What we learn from MLK about Conversations
When I heard that Dr. Martin Luther King, Jr. carried the book with him almost everywhere, I was stunned. In fact, the word is that on April 4, 1968, when King was assassinated, the book was in his room at the Lorraine Motel. What was it about a tiny work – no more than 125 pages – that could compel a man like King to read and re-read it until it was frayed? What was it that obliged many in the Civil Rights Movement who called themselves radical Christians—John Lewis, Ralph Abernathy and others-- to look to it as a guide? What sane thing did they think the book could help them do in the face of deafening insanity? What was it that inspired them to be bold enough to have conversations across lines of division? I wanted to know so I read it.
Jesus and The Disinheritedby Howard Thurman, written in 1949--twenty years before King’s death, raises questions we still today try to answer:
Why should I call myself a Christian when there are so many contradictions in the religion … when people who share the faith have been guilty of abominable atrocities?
What does the religion of Jesus have to say to people “with their backs against the wall”?
Is the way Christianity generally practiced –with all of its shortcomings --an indication of the weakness of the religion or is it a betrayal of the genius of Jesus?
How should people facing near annihilation respond to unmitigated power?
How should those wielding such power respond to those without it?
How should people talk to each other across borders and separations? … across faith traditions, across stone walls, across hate crimes and disenfranchisement?
How can we have ethical conversations leading to ethical actions?
A Word about Conversations
There is something to be said for studying the recommendations of Thurman --a man who talked to trees and storms; who claimed among his teachers his formerly enslaved grandmother and his Morehouse mentors John Hope and Benjamin Mays; who broke theological ground as Dean of Chapel at two diverse universities; who pastored an intercultural, interracial, interfaith church for a decade, even as he built upon time spent in India with Mahatma Ghandi.
Howard Thurman’s book (that Martin King carried everywhere) teaches how to speak across divides, to confront privilege with truth, and to take a scalpel to our own fears, deceptions and hatreds so we can even want to talk. It insists that we shake the traps that lock us up and keep us from loving. It points to the psychology of a child of God sent to fulfill a promise and change what’s around us. It pushes readers to turn a watchful eye toward more than what others do to us. It teaches us to examine what we do to others and what we do to ourselves. It’s a start.
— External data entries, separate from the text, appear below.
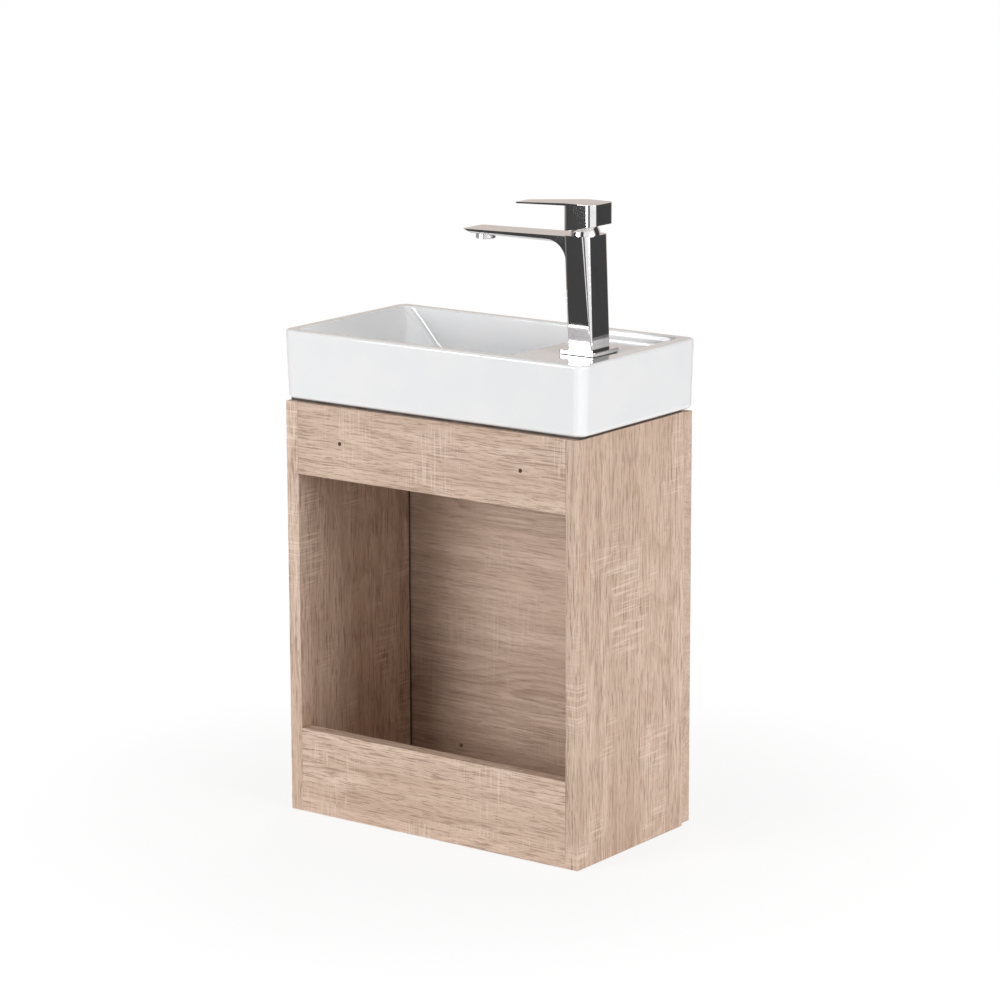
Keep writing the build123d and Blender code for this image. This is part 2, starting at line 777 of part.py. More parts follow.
with BuildPart() as waste_body:
    with BuildSketch(Plane.XY.offset(tube_bottom)):
        with Locations((waste_x, 0)):
            Circle(tube_radius)
    extrude(amount=flange_z - tube_bottom)
    with BuildSketch(Plane.XY.offset(flange_z)):
        with Locations((waste_x, 0)):
            Circle(flange_radius)
    extrude(amount=flange_thickness)
    fillet(waste_body.edges().group_by(Axis.Z)[-1], radius=1)
    with BuildSketch(Plane.XY.offset(tube_bottom)):
        with Locations((waste_x, 0)):
            Circle(tube_inner)
    extrude(amount=flange_top - tube_bottom, mode=Mode.SUBTRACT)
    chamfer(waste_body.edges().group_by(Axis.Z)[-1].sort_by(SortBy.LENGTH)[0], length=2)
    chamfer(waste_body.edges().group_by(Axis.Z)[0].sort_by(SortBy.LENGTH)[-1], length=1)
    with BuildSketch(Plane.XY.offset(relief_z)):
        with Locations((waste_x, 0)):
            Circle(tube_radius + 1)
            Circle(tube_radius - 0.8, mode=Mode.SUBTRACT)
    extrude(amount=relief_height, mode=Mode.SUBTRACT)
    with BuildSketch(Plane.XY.offset(hub_z)):
        with Locations((waste_x, 0)):
            Circle(hub_radius)
            with PolarLocations((tube_inner + hub_radius) / 2, 3):
                Rectangle(tube_inner - hub_radius + 3, 3)
    extrude(amount=hub_height)
    with BuildSketch(Plane.XY.offset(hub_z)):
        with Locations((waste_x, 0)):
            Circle(cartridge_radius + fit)
    extrude(amount=hub_height, mode=Mode.SUBTRACT)
waste_body.part.label = "waste_body"

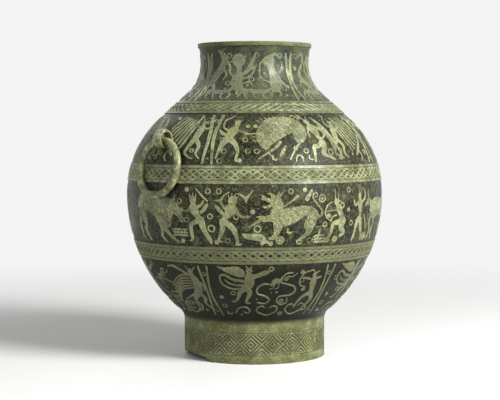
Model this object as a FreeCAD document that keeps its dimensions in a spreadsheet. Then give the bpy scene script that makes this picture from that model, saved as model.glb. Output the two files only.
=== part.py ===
import FreeCAD, Part

import math
import os

import Sketcher

# Bronze hu: a pear-shaped wine vessel on a ring foot, with three raised bands round the wall and two lugs
# that each hold a loose ring. Millimetres, +Z up, origin at the middle of the foot's underside,
# one ring towards -X and the other towards +X.

# Driving sizes: name, value and what it measures.
SIZES = [
    ("wall", 3, "thickness of the cast wall"),
    ("foot_radius", 77, "outside of the ring foot"),
    ("foot_wall", 4, "thickness of the ring foot"),
    ("foot_height", 40, "the foot's upright side, up to its hollow curve"),
    ("foot_fillet", 14, "radius of that curve, between the foot and the belly"),
    ("under_radius", 52.9, "flat middle of the vessel's underside"),
    ("belly_radius", 139.3, "widest part of the belly"),
    ("belly_height", 177.8, "height of the widest part"),
    ("neck_radius", 58.6, "narrowest part of the neck"),
    ("neck_rise", 140.8, "from the widest part up to the narrowest"),
    ("neck_curve", 42.6, "hollow curve from the shoulder up to the neck"),
    ("shoulder_straight", 41.4, "straight stretch of the shoulder's outline"),
    ("lip_curve", 70, "hollow curve of the flaring lip"),
    ("lip_height", 21.4, "from the neck's narrowest part up to the top of the rim"),
    ("rim_strip", 4.5, "height of the rim strip"),
    ("rim_relief", 1.35, "how far the rim strip stands proud of the lip"),
    ("band_width", 18.6, "raised band, measured along the wall"),
    ("band_relief", 0.8, "how far a band stands proud"),
    ("top_band_drop", 48.4, "from the neck's narrowest part down to the middle of the top band"),
    ("middle_band_rise", 24.1, "from the belly's widest part up to the middle of the next band"),
    ("lower_band_drop", 58.2, "from the widest part down to the middle of the lowest band"),
    ("lower_strip", 9, "plain strip round the foot's edge, under its sunk panel"),
    ("upper_strip", 7, "plain strip over that panel, on the foot's upright side"),
    ("panel_depth", 0.7, "depth of that panel"),
    ("figure_relief", 0.5, "how far the figures between the bands stand proud"),
    ("lug_rise", 59.8, "from the belly's widest part up to the middle of a lug's hole"),
    ("lug_hole", 5.7, "radius of that hole"),
    ("lug_thickness", 4.7, "the lug's oval bar, from the hole to the outside"),
    ("lug_width", 12.6, "that bar, along the hole"),
    ("lug_root", 1.6, "how deep the lug is sunk in the wall"),
    ("ring_radius", 28.8, "loose ring, to the middle of its bar"),
    ("ring_bar", 3.7, "radius of the ring's round bar"),
    ("ring_play", 0.3, "gap between a ring and what it rests on"),
    ("chip_angle", 157, "middle of the broken stretch of the foot, from +X"),
    ("chip_width", 88, "length of that stretch"),
    ("chip_height", 5.6, "how far up it is broken"),
]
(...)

It’s important to do research to find meaningful resources for conversations; to find those resources that are empowering; to sift out those messages that are harmful, uninformed, destructive, as well as those messages that marginalize and oppress. It’s important! In a world where there seem to be fewer answers than questions, where truth is harder than a lie, where keys to how we engage with people can be found in books that beg us to read them, where challenges to the status quo demand revolutionary action and powerful stories, where civil conversations with those who are different from us require more than courage…In that kind of world, we have to connect, we have to begin. It’s the least we can do. The world is expecting no less.
What keeps you from the conversation?